A common critique is that this doctrine makes for lazy Christians. The objection goes something like this: If I am justified merely by faith and not works, then there is no need for me to do good works. But the Reformers scoffed at that notion, because it misinterprets what God is doing for us through faith in Christ! Since our salvation is secured by a gracious gift of saving belief in Christ’s works, then that will stir us up to love and good works.
To understand the importance of the statement “faith alone,” we need to remember why the Reformers sought to recover the doctrine of God’s grace. They wanted to emphasize the fact that we are made right with God not through any merit of our own but rather through God’s own free grace. In Christ, we receive unmerited favor from God.
The Roman Catholics in the sixteenth century would have agreed with this to some extent. They indeed believed we needed God’s grace to get to heaven. But how do we get the grace? Here’s what they said at the Council of Trent in 1547 (which is still Roman Catholic doctrine today):If anyone says that the sinner is justified by faith alone, meaning that nothing else is required to cooperate in order to obtain the grace of justification, and that it is not in any way necessary that he be prepared and disposed by the action of his own will, let him be accursed. (Sixth Session, Canon IX)
Faith is the gift of God.
This is very strong language. What Rome is saying is that if you believe that it is purely by faith that you receive God’s grace, you will be accursed—that is, damned to hell. What’s the problem with this? It’s the very teaching of Scripture that they are condemning! Paul could not be clearer:For by grace you have been saved through faith. And this is not your own doing; it is the gift of God, not a result of works, so that no one may boast. (Eph. 2:8-9)

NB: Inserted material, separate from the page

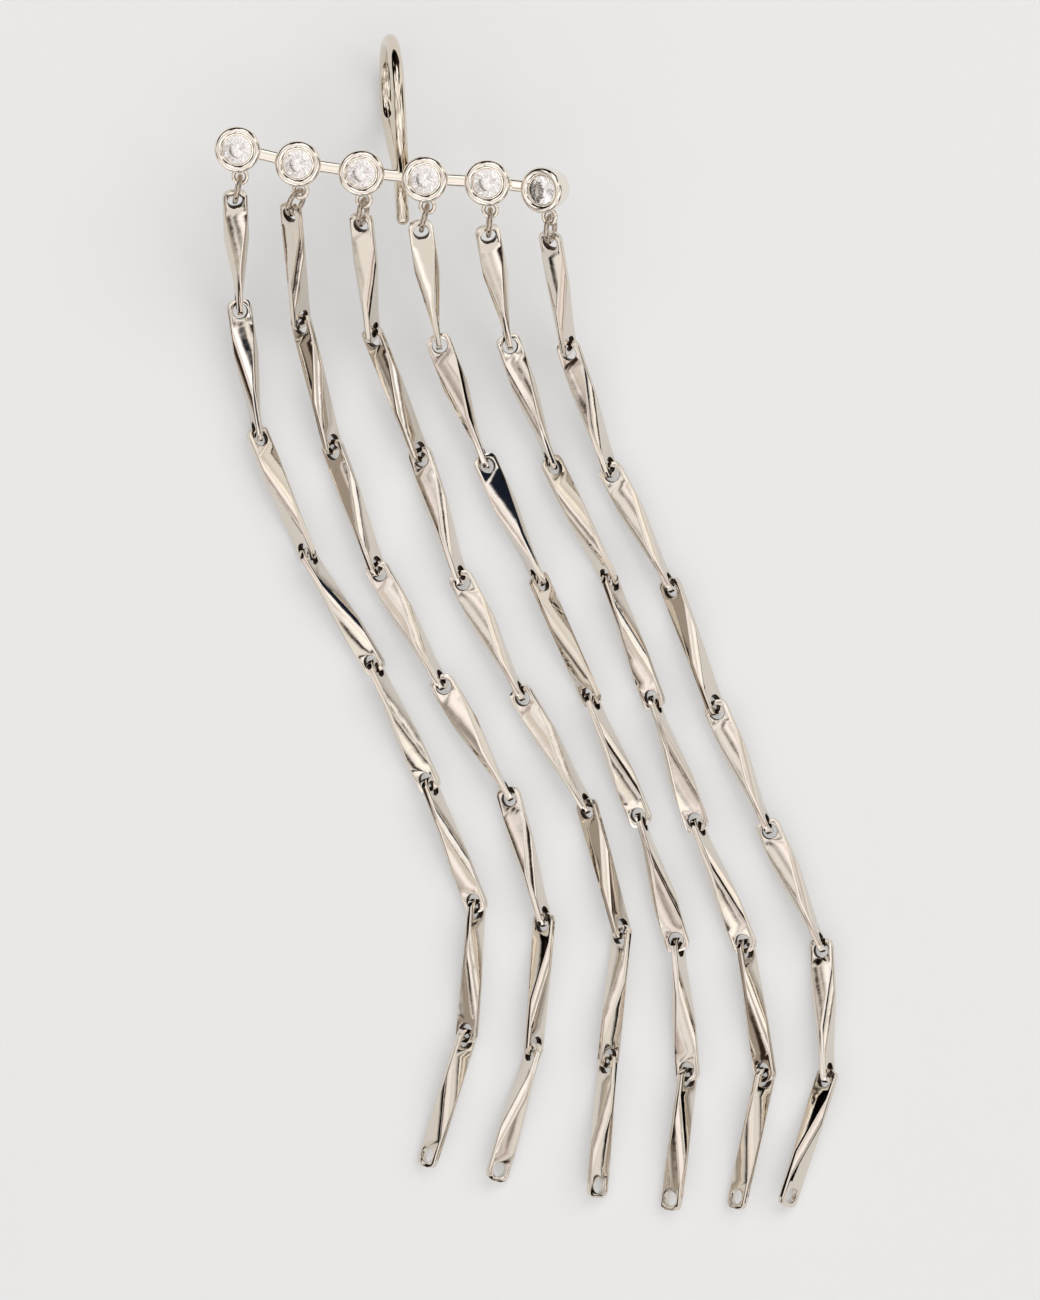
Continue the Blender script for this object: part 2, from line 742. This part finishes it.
# %% [markdown]
# ## Table top
#
# A plain sheet of opal acrylic, lit a little from below. The photograph's shadows are
# hardly darker than the table, which is what such a light table does. Its face is matt,
# with a fine grain, so it mirrors nothing. It is part of the studio, not of the jewel, so
# it is declared as stage.

# %% Floor
TABLE_HALF = 1.5  # metres
OPAL = "#C6C7C7"
LIT_FROM_BELOW = 0.25
GRAIN_MM = 0.3
GRAIN_HEIGHT_MM = 0.01

sheet = bmesh.new()
bmesh.ops.create_grid(sheet, x_segments=1, y_segments=1, size=TABLE_HALF)
floor = piece_from(sheet, "table_top", smooth=False)
acrylic, tree = new_material("opal acrylic, lit from below")
place = add_node(tree, "ShaderNodeTexCoord")
grain = add_node(
    tree, "ShaderNodeTexNoise", None, {"Scale": 1 / (GRAIN_MM * MM), "Detail": 2.0},
    _0=place.outputs["Object"],
)
matt = add_node(
    tree, "ShaderNodeBump", None, {"Strength": 0.15, "Distance": GRAIN_HEIGHT_MM * MM},
    _3=grain.outputs["Fac"],
)
sheet_shader = add_node(
    tree, "ShaderNodeBsdfPrincipled", None,
    {
        "Base Color": linear(OPAL), "Roughness": 0.9, "Specular IOR Level": 0.2,
        "Emission Color": linear("#FFFFFF"), "Emission Strength": LIT_FROM_BELOW,
    },
)
tree.links.new(matt.outputs["Normal"], sheet_shader.inputs["Normal"])
add_node(tree, "ShaderNodeOutputMaterial", None, None, _0=sheet_shader.outputs["BSDF"])
floor.data.materials.append(acrylic)
print("table top", 2 * TABLE_HALF, "m wide, part of the studio")

# %% [markdown]
# ## Studio light
#
# Mirror metal shows its surroundings, so the studio is most of its colour. A white tent
# gives the cream facets, and a brown darkness low round the horizon gives the taupe and
# dark ones. Boards, flags, lamps, a doorway and two windows give some facets a tone of
# their own. Nobody can see the real studio, so this one is a guess from the tones that the
# facets mirror in the photograph. It is painted on the world's sky, which has no mesh that
# could get in the view and lights the piece from all sides.

# %% The tent's cloth
# Height of the direction (-1 down, 1 up, as 0 to 1) and colour of the tent there
TENT = [
    (0.50, "#3A322C"), (0.58, "#625A53"), (0.64, "#A59F99"), (0.72, "#D4D1CE"),
    (0.82, "#EDEEF1"), (1.00, "#E8E9EC"),
]
# How open the tent is and what its folds leave of the light
SHADE = [
    (0.43, "#0C0907"), (0.465, "#453C35"), (0.50, "#A9A5A1"), (0.565, "#DADADA"),
    (0.62, "#E4E4E4"), (0.72, "#FFFFFF"),
]
# The tent's cloth isn't one colour: parts of it are creamier, others pinker
TINTS = [(0.40, "#FEFBF5"), (0.50, "#FAFBFC"), (0.60, "#FEF7F6")]
# The tints change more slowly than the folds
TINT_SCALE = 2.1
# The tent's top leans a little to the front and to the left
TENT_TOP = (-0.04, -0.18, 1.0)
# Which of all possible folds, how many, and how fine and how crooked they are
FOLDS = {"W": 137.0, "Scale": 3.4, "Detail": 1.0, "Roughness": 0.5, "Distortion": 0.5}
# How much the folds open with the height, and how closed they are at the horizon
OPEN_UPWARDS = 0.30
CLOSED_LOW = -0.175
TENT_STRENGTH = 2.14
print("cloth of", len(TENT), "heights,", len(SHADE), "shades and", len(TINTS), "tints")

# %% What stands in the tent
# Angle from straight up, azimuth, radius and softness of the edge in degrees, and colour.
# The ceiling only dims the cloth there, and everything else hides it.
CEILING = (24, 191, 30, 8.0, "#E3E1DF")
STUDIO = [
    # Pale grey boards
    (80, 30, 16, 4.0, "#B1AFAC"), (42, 24, 8, 4.0, "#C8C6C3"), (12, 60, 10, 4.0, "#ADABA8"),
    (72, 343, 9, 4.0, "#B1AFAC"), (20, 18, 6, 3.0, "#D0CECB"), (92, 168, 9, 3.0, "#B1AFAC"),
    (72, 227, 11, 4.0, "#B8B6B3"), (50, 279, 13, 4.0, "#B1AFAC"), (20, 309, 5, 3.0, "#9A9793"),
    (15, 356, 4, 2.0, "#8F8C88"), (25, 158, 5, 2.0, "#A9A6A2"), (48, 207, 4, 3.0, "#A8A29C"),
    # Brown flags, which keep the light off
    (72, 195, 12, 3.0, "#7A726A"), (92, 5, 8, 3.0, "#4E463F"), (41, 13, 5, 2.0, "#17110C"),
    (66, 201, 6, 2.0, "#241A13"), (98, 8, 10, 3.0, "#241A13"),
    # Two more boards, which stand in front of the first flag
    (85, 178, 8, 4.0, "#A29F9B"), (86, 214, 8, 3.0, "#A9A6A2"),
    # The camera, straight above
    (0, 0, 6, 3.0, "#BCB9B6"),
    # The lamps' glow on the cloth
    (42, 78, 10, 3.0, "#DDE0E4"), (50, 235, 6, 3.0, "#DDE0E4"), (24, 140, 5, 3.0, "#DDE0E4"),
    (22, 327, 3, 1.5, "#DDE0E4"),
    # A tall dark doorway on the upper right, which blackens that side of each bezel's rim
    (56, 58, 11, 2.0, "#17110C"), (68, 74, 15, 2.0, "#17110C"), (88, 70, 18, 2.0, "#17110C"),
    # Two blue-black windows, which links of two strands mirror
    (38, 46, 11, 2.5, "#10151F"), (30, 341, 6, 2.0, "#10151F"),
]
print(len(STUDIO), "patches in the tent")

# %% [markdown]
# Three helpers paint the sky in layers. One turns a number into a colour, one picks the
# directions close to an aim, and one lays a colour over what is already there.

# %% Helpers for the tent
world = bpy.data.worlds.new("studio tent")
bpy.context.scene.world = world
world.use_nodes = True
tree = world.node_tree
tree.nodes.clear()
way = add_node(tree, "ShaderNodeTexCoord")


def ramp(fac, stops):
    """A colour ramp with the given stops, driven by a node output."""
    node = add_node(tree, "ShaderNodeValToRGB", None, None, _0=fac)
    for position, _ in stops[1:-1]:
        node.color_ramp.elements.new(position)
    for stop, (position, colour) in zip(node.color_ramp.elements, stops):
        stop.position = position
        stop.color = linear(colour)
    return node.outputs["Color"]


def towards(polar, azimuth, radius, soft):
    """1 inside a round patch of the sky round a direction, 0 outside, in degrees."""
    a, b = math.radians(polar), math.radians(azimuth)
    aim = (math.sin(a) * math.cos(b), math.sin(a) * math.sin(b), math.cos(a))
    facing = add_node(
        tree, "ShaderNodeVectorMath", {"operation": "DOT_PRODUCT"}, {1: aim},
        _0=way.outputs["Generated"],
    )
    patch = add_node(
        tree, "ShaderNodeMapRange", {"interpolation_type": "SMOOTHSTEP"},
        {"From Min": math.cos(math.radians(radius + soft)),
         "From Max": math.cos(math.radians(radius - soft))},
        _0=facing.outputs["Value"],
    )
    return patch.outputs["Result"]


def blend(kind, fac, first, second):
    """Mixes two colours; each may be a node output or a colour."""
    node = add_node(tree, "ShaderNodeMix", {"data_type": "RGBA", "blend_type": kind})
    for index, value in ((0, fac), (6, first), (7, second)):
        if isinstance(value, bpy.types.NodeSocket):
            tree.links.new(value, node.inputs[index])
        else:
            node.inputs[index].default_value = value
    return node.outputs[2]


print("empty sky:", world.name)

# %% [markdown]
# The layers go on in this order: the height above the horizon, the folds, the tint of the
# cloth, the ceiling, and then the boards, flags, lamps and openings one by one.

# %% Hang the tent
lifted = add_node(
    tree, "ShaderNodeVectorMath", {"operation": "DOT_PRODUCT"}, {1: TENT_TOP},
    _0=way.outputs["Generated"],
)
height = add_node(
    tree, "ShaderNodeMapRange", None, {"From Min": -1.0, "From Max": 1.0},
    _0=lifted.outputs["Value"],
)
folds = add_node(
    tree, "ShaderNodeTexNoise", {"noise_dimensions": "4D"}, FOLDS,
    _0=way.outputs["Generated"],
)
higher = add_node(
    tree, "ShaderNodeMath", {"operation": "MULTIPLY_ADD"}, {1: OPEN_UPWARDS, 2: CLOSED_LOW},
    _0=lifted.outputs["Value"],
)
openness = add_node(
    tree, "ShaderNodeMath", {"operation": "ADD"}, None,
    _0=folds.outputs["Fac"], _1=higher.outputs["Value"],
)
cloth = add_node(
    tree, "ShaderNodeTexNoise", None, {"Scale": TINT_SCALE, "Detail": 0.0},
    _0=way.outputs["Generated"],
)
tent = ramp(height.outputs["Result"], TENT)
tent = blend("MULTIPLY", 1.0, tent, ramp(openness.outputs["Value"], SHADE))
tent = blend("MULTIPLY", 1.0, tent, ramp(cloth.outputs["Fac"], TINTS))
tent = blend("MULTIPLY", towards(*CEILING[:4]), tent, linear(CEILING[4]))
for polar, azimuth, radius, soft, colour in STUDIO:
    tent = blend("MIX", towards(polar, azimuth, radius, soft), tent, linear(colour))
glow = add_node(
    tree, "ShaderNodeBackground", None, {"Strength": TENT_STRENGTH}, _0=tent
)
add_node(tree, "ShaderNodeOutputWorld", None, None, _0=glow.outputs["Background"])
print("tent painted with", len(tree.nodes), "nodes")

# %% [markdown]
# One large soft light from the upper right gives the faint shadow to the lower left. The
# metal doesn't mirror it, because the lamps' glow on the cloth is already in the sky.

# %% Soft light
KEY_PLACE = Vector((0.8, 0.7, 1.1))
KEY_SIZE = (1.6, 1.2)
KEY_WATTS = 10


def soft_light(name, place, size, watts, colour):
    """A rectangular light that faces the piece."""
    data = bpy.data.lights.new(name, "AREA")
    data.shape = "RECTANGLE"
    data.size, data.size_y = size
    data.energy = watts
    data.color = linear(colour)[:3]
    light = bpy.data.objects.new(name, data)
    light.location = place
    light.rotation_euler = (Vector((0, 0, 0)) - place).to_track_quat("-Z", "Y").to_euler()
    bpy.context.scene.collection.objects.link(light)
    return light


key = soft_light("key softbox", KEY_PLACE, KEY_SIZE, KEY_WATTS, "#FFFEFD")
key.visible_glossy = False
print(key.name, KEY_WATTS, "W")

Rome wanted to say that we are saved by God’s grace in cooperation with faith and works. In fact, it even saw faith itself as one of the works that earns us God’s grace. But you can’t earn grace—otherwise, it’s not grace, not a gift. Rome taught a theological contradiction, one that Paul warned against in Ephesians 2.
In response to Rome’s perversion of biblical doctrine, the Reformers returned to the Scriptural truth that nothing we do can earn favor with God.